In this example we will show how to train a convolution neural network with a similar arquitecture to the one used in this paper from the Weka GUI.

  • Represent each tweet from the sent140test.arff.gz dataset as a sequence of its first 15 word embeddings by pasting the following filter configuration:
weka.filters.unsupervised.attribute.TweetToEmbeddingsFeatureVector -S CONCATENATE_ACTION -embeddingHandler "affective.core.CSVEmbeddingHandler -K $HOME/wekafiles/wekafiles/packages/AffectiveTweets/resources/w2v.twitter.edinburgh.100d.csv.gz -sep TAB -I last" -K 15 -stemmer weka.core.stemmers.NullStemmer -stopwords-handler "weka.core.stopwords.Null " -I 1 -U -tokenizer "weka.core.tokenizers.TweetNLPTokenizer "

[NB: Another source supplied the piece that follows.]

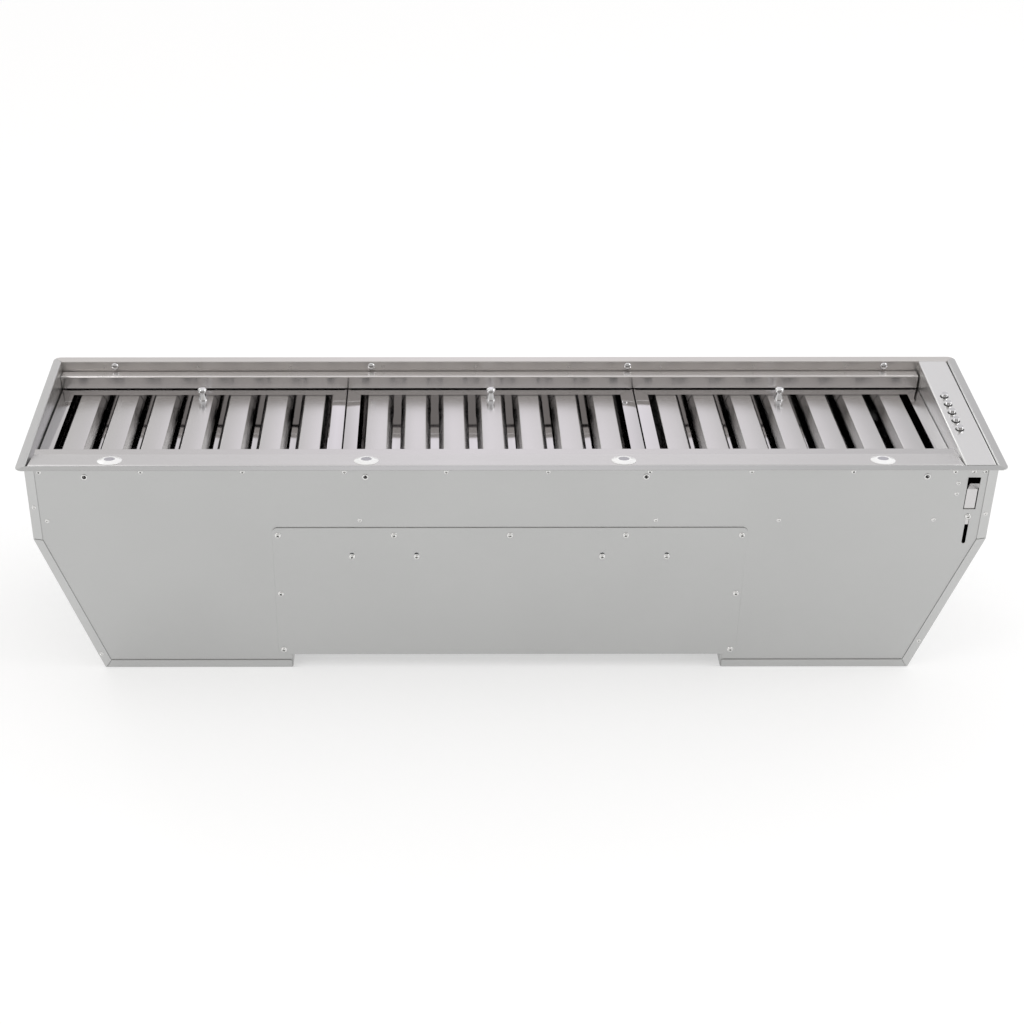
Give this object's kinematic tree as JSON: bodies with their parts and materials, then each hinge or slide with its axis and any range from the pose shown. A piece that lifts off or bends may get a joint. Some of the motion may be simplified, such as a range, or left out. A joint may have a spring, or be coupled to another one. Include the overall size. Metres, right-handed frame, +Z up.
{
  "type": "range hood insert",
  "caption": "Slim stainless range hood insert with baffle filters, push buttons, lamps, a twin blower and a rectangular duct collar, for building into a cabinet above a cooktop.",
  "frame": {"origin": "middle of the insert in X and Y, at the level of the two feet that it stands on", "axes": "+X along the insert towards the control panel, +Y from the wall with the access cover to the far wall, +Z up out of the intake face. The insert stands upside down here, as pictured: installed, it is turned over about X, so that +Z points down at the cooktop and the duct collar points up."},
  "size_m": [1.178, 0.284, 0.3028],
  "materials": {
    "satin_sheet": "satin stainless sheet",
    "bright_sheet": "fine-brushed bright stainless sheet",
    "polished_channel": "near-mirror stainless",
    "chrome": "polished",
    "screw_steel": "bright plated",
    "galvanised": "galvanised sheet",
    "wheel_steel": "galvanised, dull",
    "aluminium": "mill finish",
    "motor_paint": "satin black",
    "black_plastic": "matte",
    "white_plastic": "gloss",
    "lens": "frosted lens",
    "grey_plastic": "matte"
  },
  "bodies": {
    "hood": {"near_panel": "satin_sheet", "far_panel": "satin_sheet", "left_end_panel": "satin_sheet", "right_end_panel": "satin_sheet", "bottom_deck": "satin_sheet", "foot_pans": "satin_sheet", "access_cover": "satin_sheet", "light_strip": "bright_sheet", "rear_ledge": "bright_sheet", "front_rest_rail": "bright_sheet", "rear_rest_rail": "bright_sheet", "control_panel": "bright_sheet", "switch_block": "black_plastic", "cover_screws": "screw_steel", "flange_screws": "screw_steel", "seam_screws": "screw_steel", "mounting_nuts": "screw_steel", "dome_screws": "chrome", "scroll_housing_left": "galvanised", "scroll_housing_right": "galvanised", "blower_motor": "motor_paint", "motor_bracket": "galvanised", "blower_plate": "galvanised", "duct_collar": "galvanised", "damper_rods": "screw_steel", "junction_box": "galvanised", "cable_gland": "black_plastic", "led_driver": "grey_plastic", "lamp_housing_1": "white_plastic", "lamp_lens_1": "lens", "lamp_housing_2": "white_plastic", "lamp_lens_2": "lens", "lamp_housing_3": "white_plastic", "lamp_lens_3": "lens", "lamp_housing_4": "white_plastic", "lamp_lens_4": "lens"},
    "clamp": {"clamp_bracket": "bright_sheet", "clamp_screw": "screw_steel"},
    "blower_rotor": {"impeller_left": "wheel_steel", "impeller_right": "wheel_steel", "blower_shaft": "screw_steel"},
    "flap_near": {"damper_flap_near": "aluminium"},
    "flap_far": {"damper_flap_far": "aluminium"},
    "button_1": {"button_1": "chrome"},
    "button_2": {"button_2": "chrome"},
    "button_3": {"button_3": "chrome"},
    "button_4": {"button_4": "chrome"},
    "button_5": {"button_5": "chrome"},
    "filter_left": {"filter_frame_left": "polished_channel", "filter_baffles_left": "bright_sheet", "filter_channels_left": "polished_channel", "filter_knob_left": "chrome"},
    "filter_middle": {"filter_frame_middle": "polished_channel", "filter_baffles_middle": "bright_sheet", "filter_channels_middle": "polished_channel", "filter_knob_middle": "chrome"},
    "filter_right": {"filter_frame_right": "polished_channel", "filter_baffles_right": "bright_sheet", "filter_channels_right": "polished_channel", "filter_knob_right": "chrome"}
  },
  "joints": [
    {"name": "filter_left_swing", "type": "hinge", "parent": "hood", "child": "filter_left", "pos_m": [-0.391, -0.07789, 0.25332], "axis": [1, 0, 0], "range_deg": [0, 55]},
    {"name": "filter_middle_swing", "type": "hinge", "parent": "hood", "child": "filter_middle", "pos_m": [-0.0185, -0.07789, 0.25332], "axis": [1, 0, 0], "range_deg": [0, 55]},
    {"name": "filter_right_swing", "type": "hinge", "parent": "hood", "child": "filter_right", "pos_m": [0.354, -0.07789, 0.25332], "axis": [1, 0, 0], "range_deg": [0, 55]},
    {"name": "button_1_press", "type": "slide", "parent": "hood", "child": "button_1", "axis": [0, 0, -1], "range_m": [0, 0.002], "stiffness_N_per_m": 400, "springref_m": -0.001},
    {"name": "button_2_press", "type": "slide", "parent": "hood", "child": "button_2", "axis": [0, 0, -1], "range_m": [0, 0.002], "stiffness_N_per_m": 400, "springref_m": -0.001},
    {"name": "button_3_press", "type": "slide", "parent": "hood", "child": "button_3", "axis": [0, 0, -1], "range_m": [0, 0.002], "stiffness_N_per_m": 400, "springref_m": -0.001},
    {"name": "button_4_press", "type": "slide", "parent": "hood", "child": "button_4", "axis": [0, 0, -1], "range_m": [0, 0.002], "stiffness_N_per_m": 400, "springref_m": -0.001},
    {"name": "button_5_press", "type": "slide", "parent": "hood", "child": "button_5", "axis": [0, 0, -1], "range_m": [0, 0.002], "stiffness_N_per_m": 400, "springref_m": -0.001},
    {"name": "clamp_slide", "type": "slide", "parent": "hood", "child": "clamp", "axis": [0, 0, -1], "range_m": [0, 0.025]},
    {"name": "blower_spin", "type": "hinge", "parent": "hood", "child": "blower_rotor", "pos_m": [0, -0.038, 0.138], "axis": [1, 0, 0], "continuous": true},
    {"name": "flap_near_swing", "type": "hinge", "parent": "hood", "child": "flap_near", "pos_m": [0, 0.0385, 0.05], "axis": [1, 0, 0], "range_deg": [0, 80], "stiffness_Nm_per_rad": 0.02, "springref_deg": -40.11},
    {"name": "flap_far_swing", "type": "hinge", "parent": "hood", "child": "flap_far", "pos_m": [0, 0.0455, 0.05], "axis": [-1, 0, 0], "range_deg": [0, 80], "stiffness_Nm_per_rad": 0.02, "springref_deg": -40.11}
  ]
}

  • Discard the string content and move the class label to the last position:
weka.filters.unsupervised.attribute.Reorder -R 4-last,3
  • Train a convolutional neural network using a Dl4jMlpClassifier. Paste the following snippet in the Classification panel:
 weka.classifiers.functions.Dl4jMlpClassifier -S 1 -iterator "weka.dl4j.iterators.ConvolutionalInstancesIterator -height 1 -numChannels 1 -bs 256 -width 1500" -layers "weka.dl4j.layers.ConvolutionLayer -nFilters 100 -activation identity -adamMeanDecay 0.9 -adamVarDecay 0.999 -biasInit 1.0 -biasL1 0.0 -biasL2 0.0 -blr 0.01 -mode Truncate -cudnnAlgoMode PREFER_FASTEST -dist \"weka.dl4j.distribution.NormalDistribution -mean 0.001 -std 1.0\" -dropout 0.0 -epsilon 1.0E-6 -gradientNormalization None -gradNormThreshold 1.0 -kernelSizeX 300 -kernelSizeY 1 -L1 0.0 -L2 0.0 -name \"Convolution layer\" -lr 0.01 -momentum 0.9 -paddingX 0 -paddingY 0 -rho 0.0 -rmsDecay 0.95 -strideX 100 -strideY 1 -updater NESTEROVS -weightInit XAVIER" -layers "weka.dl4j.layers.OutputLayer -activation softmax -adamMeanDecay 0.9 -adamVarDecay 0.999 -biasInit 1.0 -biasL1 0.0 -biasL2 0.0 -blr 0.01 -dist \"weka.dl4j.distribution.NormalDistribution -mean 0.001 -std 1.0\" -dropout 0.0 -epsilon 1.0E-6 -gradientNormalization None -gradNormThreshold 1.0 -L1 0.0 -L2 0.0 -name \"Output layer\" -lr 0.01 -lossFn LossMCXENT() -momentum 0.9 -rho 0.0 -rmsDecay 0.95 -updater NESTEROVS -weightInit XAVIER" -logFile weka.log -numEpochs 200 -algorithm STOCHASTIC_GRADIENT_DESCENT

Note: This code is not compatible with the latest version of the WekaDeepLearning4j package.

This network has 100 filters in a convolutional layer, followed by the output layer. The filter size is 300x1 (i.e, each filter maps a word trigram, since each word has 100 dimensions). The stride is 100x1 (the number of dimensions for a word). The number of epochs is 200. The input width is 1500 and the input height is 1. The number of input channels is 1 and the batch size is 256.